**MATERIAL PROVIDED:**
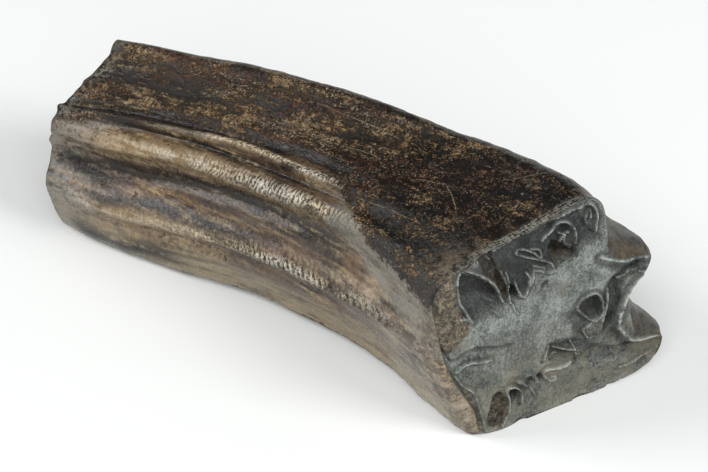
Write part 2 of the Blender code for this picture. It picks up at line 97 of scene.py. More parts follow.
# Long ridges and grooves: half width in landmarks, how blunt the top is, then the path as
# places (along, around, height).
SIDE_FORMS = (
    # the groove under the broad upper side, and the narrow ridge below it
    (0.34, 2, ((0, 35.2, -0.5), (0.11, 35.7, -0.6), (0.23, 36, -0.5), (0.39, 36.4, -0.4),
     (0.56, 36.6, -0.3), (0.66, 36.2, 0))),
    (0.4, 2.6, ((0.05, 34.9, 0), (0.22, 35.2, 0.5), (0.36, 35.7, 0.8), (0.5, 35.6, 0.8),
     (0.62, 35.9, 0.5), (0.74, 36.2, 0.2), (0.86, 36.4, 0))),
    (0.32, 2, ((0.1, 34.1, 0), (0.2, 34.3, -0.5), (0.45, 34.9, -0.6), (0.6, 35, -0.3),
     (0.8, 35.1, 0))),
    # the upper crest, the valley and the lower crest
    (0.72, 3, ((0, 33.3, 0.9), (0.1, 33, 1.3), (0.27, 33.7, 1.4), (0.47, 33.8, 1.4),
     (0.64, 34, 0.8), (0.8, 34.2, 0.2), (0.9, 34.3, 0))),
    (0.75, 2, ((0, 31, -0.8), (0.18, 31.1, -1.4), (0.38, 32.1, -1.3), (0.58, 32.9, -0.9),
     (0.77, 32.7, -0.6), (1, 32, -0.2))),
    (0.24, 2, ((0.15, 30.6, 0), (0.31, 31.4, 0.4), (0.52, 32, 0.4), (0.62, 32.2, 0))),
    (0.66, 3, ((0, 29.6, 0.7), (0.11, 29.2, 1.1), (0.35, 30, 1.2), (0.52, 30.5, 1.3),
     (0.75, 31, 1.2), (0.88, 31, 0.4), (0.96, 30.9, 0))),
    (0.42, 2, ((0, 28.1, -0.2), (0.22, 28.8, -0.5), (0.57, 29.5, -0.5), (0.75, 28.6, 0))),
    # the lower body: full at the root, waisted in the middle and flared at the crown
    (2, 2, ((0, 27.5, 0.2), (0.06, 27.6, 0.9), (0.14, 27.8, 1), (0.25, 28, 0.4),
     (0.4, 28.5, -0.7), (0.6, 28.6, -1), (0.72, 28.4, -0.6), (0.82, 28.3, 0.4), (0.93, 28.3, 1.4),
     (1, 28.2, 1.2))),
    (1.3, 2, ((0.25, 27, 0), (0.38, 27, -0.8), (0.6, 27, -1.1), (0.72, 27.2, -0.6),
     (0.82, 27.3, 0))),
    # the far upper edge: full towards the root, flat towards the crown
    (2.2, 2, ((0, 5, 0.3), (0.1, 5, 0.3), (0.3, 5, 0.9), (0.45, 5.2, 0.3), (0.62, 5.4, -0.9),
     (0.75, 5.6, -0.4), (0.88, 6.2, 0), (1, 6.4, -0.3))),
    # the cheek side swells between its pillars
    (1.9, 2, ((0.5, 10, 0), (0.8, 10.4, 1.5), (0.95, 10.6, 1.9), (1, 10.6, 0.8))),
    (1.9, 2, ((0.5, 16.5, 0), (0.8, 17.4, 1.5), (0.95, 17.8, 1.8), (1, 17.8, 0.7))),
)
UPPER_CREST = ((0, 33.3), (0.1, 33), (0.27, 33.7), (0.47, 33.8), (0.64, 34), (0.8, 34.2))
LOWER_CREST = ((0, 29.6), (0.11, 29.2), (0.35, 30), (0.52, 30.5), (0.75, 31), (0.88, 31))

# Rows of scaly wrinkles on the two crests: path, first and last place along, first and
# last pitch, half width in landmarks, and height of the ones large enough to be raised.
WRINKLES = (
    (UPPER_CREST, 0.26, 0.7, 0.5, 0.8, 0.48, 0.06),
    (LOWER_CREST, 0.38, 0.86, 0.65, 1.45, 0.42, 0.4),
)
CHEVRON_LEAN = 0.7       # how far they lean back beside the crest, in pitches
CHEVRON_TIP = 0.05       # how blunt the chevrons' tips are
CHEVRON_STRAY = 0.55     # how far they stray
WRINKLES_START = 0.08    # over what length along a row starts, and ends
WRINKLES_END = 0.05
WRINKLE_SKEW = 0.6       # how much steeper one side of a wrinkle is

# Borders of the wall's regions, as paths of (along, around).
TOPSIDE_FROM = (
    (0, 33.8), (0.05, 34.1), (0.1, 34.5), (0.17, 35), (0.23, 35.6), (0.31, 35.9), (0.39, 36.3),
    (0.47, 36.5), (0.55, 36.2), (0.6, 35.6), (0.65, 34.9), (0.75, 33.6), (0.88, 33.15), (1, 32.9))
TOPSIDE_TO = ((0, 41.8), (1, 42))
TOPSIDE_SOFT = 1.5       # in landmarks
TONGUE_EDGE = ((0, 26.6), (1, 26.6))
BAND_FROM = (
    (0, 33.4), (0.58, 33.4), (0.67, 33.1), (0.77, 32.15), (0.87, 31.4), (0.97, 30.7), (1, 30.5))
BAND_SOFT = 0.35         # in landmarks
BAND_START = 0.55        # where along the band starts, and over what length
BAND_OVER = 0.15
SLIM_RIDGE = ((0.05, 34.9), (0.22, 35.2), (0.36, 35.7), (0.5, 35.6), (0.62, 35.9), (0.75, 36.2))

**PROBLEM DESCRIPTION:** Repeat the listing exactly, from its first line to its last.

**TASK SOLUTION:**
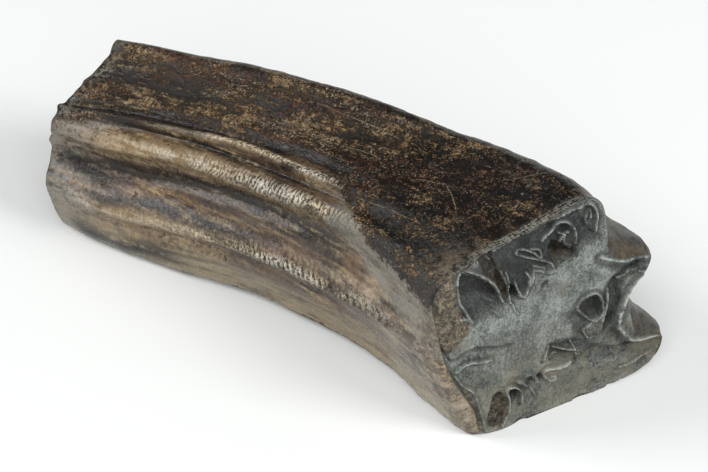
Write part 2 of the Blender code for this picture. It picks up at line 97 of scene.py. More parts follow.
# Long ridges and grooves: half width in landmarks, how blunt the top is, then the path as
# places (along, around, height).
SIDE_FORMS = (
    # the groove under the broad upper side, and the narrow ridge below it
    (0.34, 2, ((0, 35.2, -0.5), (0.11, 35.7, -0.6), (0.23, 36, -0.5), (0.39, 36.4, -0.4),
     (0.56, 36.6, -0.3), (0.66, 36.2, 0))),
    (0.4, 2.6, ((0.05, 34.9, 0), (0.22, 35.2, 0.5), (0.36, 35.7, 0.8), (0.5, 35.6, 0.8),
     (0.62, 35.9, 0.5), (0.74, 36.2, 0.2), (0.86, 36.4, 0))),
    (0.32, 2, ((0.1, 34.1, 0), (0.2, 34.3, -0.5), (0.45, 34.9, -0.6), (0.6, 35, -0.3),
     (0.8, 35.1, 0))),
    # the upper crest, the valley and the lower crest
    (0.72, 3, ((0, 33.3, 0.9), (0.1, 33, 1.3), (0.27, 33.7, 1.4), (0.47, 33.8, 1.4),
     (0.64, 34, 0.8), (0.8, 34.2, 0.2), (0.9, 34.3, 0))),
    (0.75, 2, ((0, 31, -0.8), (0.18, 31.1, -1.4), (0.38, 32.1, -1.3), (0.58, 32.9, -0.9),
     (0.77, 32.7, -0.6), (1, 32, -0.2))),
    (0.24, 2, ((0.15, 30.6, 0), (0.31, 31.4, 0.4), (0.52, 32, 0.4), (0.62, 32.2, 0))),
    (0.66, 3, ((0, 29.6, 0.7), (0.11, 29.2, 1.1), (0.35, 30, 1.2), (0.52, 30.5, 1.3),
     (0.75, 31, 1.2), (0.88, 31, 0.4), (0.96, 30.9, 0))),
    (0.42, 2, ((0, 28.1, -0.2), (0.22, 28.8, -0.5), (0.57, 29.5, -0.5), (0.75, 28.6, 0))),
    # the lower body: full at the root, waisted in the middle and flared at the crown
    (2, 2, ((0, 27.5, 0.2), (0.06, 27.6, 0.9), (0.14, 27.8, 1), (0.25, 28, 0.4),
     (0.4, 28.5, -0.7), (0.6, 28.6, -1), (0.72, 28.4, -0.6), (0.82, 28.3, 0.4), (0.93, 28.3, 1.4),
     (1, 28.2, 1.2))),
    (1.3, 2, ((0.25, 27, 0), (0.38, 27, -0.8), (0.6, 27, -1.1), (0.72, 27.2, -0.6),
     (0.82, 27.3, 0))),
    # the far upper edge: full towards the root, flat towards the crown
    (2.2, 2, ((0, 5, 0.3), (0.1, 5, 0.3), (0.3, 5, 0.9), (0.45, 5.2, 0.3), (0.62, 5.4, -0.9),
     (0.75, 5.6, -0.4), (0.88, 6.2, 0), (1, 6.4, -0.3))),
    # the cheek side swells between its pillars
    (1.9, 2, ((0.5, 10, 0), (0.8, 10.4, 1.5), (0.95, 10.6, 1.9), (1, 10.6, 0.8))),
    (1.9, 2, ((0.5, 16.5, 0), (0.8, 17.4, 1.5), (0.95, 17.8, 1.8), (1, 17.8, 0.7))),
)
UPPER_CREST = ((0, 33.3), (0.1, 33), (0.27, 33.7), (0.47, 33.8), (0.64, 34), (0.8, 34.2))
LOWER_CREST = ((0, 29.6), (0.11, 29.2), (0.35, 30), (0.52, 30.5), (0.75, 31), (0.88, 31))

# Rows of scaly wrinkles on the two crests: path, first and last place along, first and
# last pitch, half width in landmarks, and height of the ones large enough to be raised.
WRINKLES = (
    (UPPER_CREST, 0.26, 0.7, 0.5, 0.8, 0.48, 0.06),
    (LOWER_CREST, 0.38, 0.86, 0.65, 1.45, 0.42, 0.4),
)
CHEVRON_LEAN = 0.7       # how far they lean back beside the crest, in pitches
CHEVRON_TIP = 0.05       # how blunt the chevrons' tips are
CHEVRON_STRAY = 0.55     # how far they stray
WRINKLES_START = 0.08    # over what length along a row starts, and ends
WRINKLES_END = 0.05
WRINKLE_SKEW = 0.6       # how much steeper one side of a wrinkle is

# Borders of the wall's regions, as paths of (along, around).
TOPSIDE_FROM = (
    (0, 33.8), (0.05, 34.1), (0.1, 34.5), (0.17, 35), (0.23, 35.6), (0.31, 35.9), (0.39, 36.3),
    (0.47, 36.5), (0.55, 36.2), (0.6, 35.6), (0.65, 34.9), (0.75, 33.6), (0.88, 33.15), (1, 32.9))
TOPSIDE_TO = ((0, 41.8), (1, 42))
TOPSIDE_SOFT = 1.5       # in landmarks
TONGUE_EDGE = ((0, 26.6), (1, 26.6))
BAND_FROM = (
    (0, 33.4), (0.58, 33.4), (0.67, 33.1), (0.77, 32.15), (0.87, 31.4), (0.97, 30.7), (1, 30.5))
BAND_SOFT = 0.35         # in landmarks
BAND_START = 0.55        # where along the band starts, and over what length
BAND_OVER = 0.15
SLIM_RIDGE = ((0.05, 34.9), (0.22, 35.2), (0.36, 35.7), (0.5, 35.6), (0.62, 35.9), (0.75, 36.2))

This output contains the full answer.